Best known for his angst-ridden, ferocious, expressionistic
self-portraits, Paul Kostabi has also accumulated an impressive body of
landscapes, still lifes, pure abstractions and several comically
rapacious appropriations of various contemporary artists including
Julian Schnabel, Jean-Michel Basquiat and Giles Lyon. The psychically
ravaged self-portrait is his most constant theme, but any time Paul
feels like it, he'll bust out a mocking commentary of the pretentious
scale and overblown egos of certain adored art stars, or he might
sincerely explore the magical color possibilities of an otherworldly
vase of flowers on a table. Paul Kostabi's work is fraught with careless
care. He obviously loves painting, but is just as content to paint on
low quality pre-gessoed student grade canvas as he is on the finest
Belgium linen. He's like a Mozart who won't stop moving his fingers on
any piano keys he sees -- you can pick up his body while his fingers
keep moving and put him in front of a Hamburg Steinway or a broken toy
piano and he will happily just keep on playing. Likewise, Paul will
paint with equal passion for Mars Bar or MoMA, on torn cardboard or the
best Arches watercolor paper. His only guide is the art spirit -- and
even that he'll subvert if he feels like it.
Recently, strange large words have appeared in his extremely layered
work, like: "DARCO JOE ENA" and "CARE BAIP." The meanings are ambiguous
and seem personal.
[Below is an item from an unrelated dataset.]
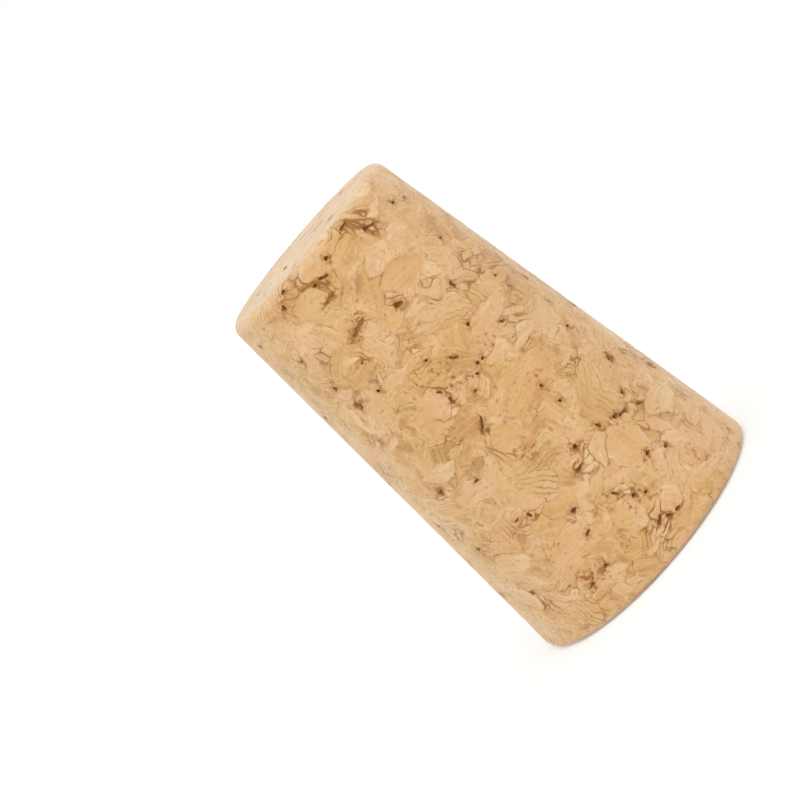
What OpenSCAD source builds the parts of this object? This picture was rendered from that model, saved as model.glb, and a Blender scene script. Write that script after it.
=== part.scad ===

The use of words are yet another graphic device Paul
has lifted from the Modernist painting tradition, first explored by
Picasso and later by Stuart Davis, Ed Ruscha, Mimmo Rotella, Julian
Schnabel and Jean-Michel Basquiat.
Paul's use of color has become increasingly more decisive and subtle. In
the early 1980s, when Paul first exhibited in New York's Lower East
Side, in galleries such as Casa Nada on Rivington Street, Paul's colors
were frequently more primary, acidic and seemingly reckless in the East
Village spirit. Now, without losing any energy, his colors often have an
almost romantic, autumnal harmony. And the complex layering of painterly
stokes at times recalls the recent paintings of Terry Winters or the
poster lacerations of Mimmo Rotella. With all these sophisticated art
historical underpinnings, one senses that many more discoveries are yet
to be made. However, the present collection of diverse painterly
achievements, which comprise Paul's first one-person show in Italy, is
already more than satisfying.
In recent years, the New York art world has witnessed a new obsession for
ultra-slick, technically "perfect" work. This extreme "neatness”
attitude of many young New York artists and dealers make California
finish-fetish work from the 1960s seem like raw hobo art. Paul Kostabi's
work is the antithesis of this Neo-analism. He prefers to drive a
Rambler with a few scratches on it -- not a squeaky clean Lexus.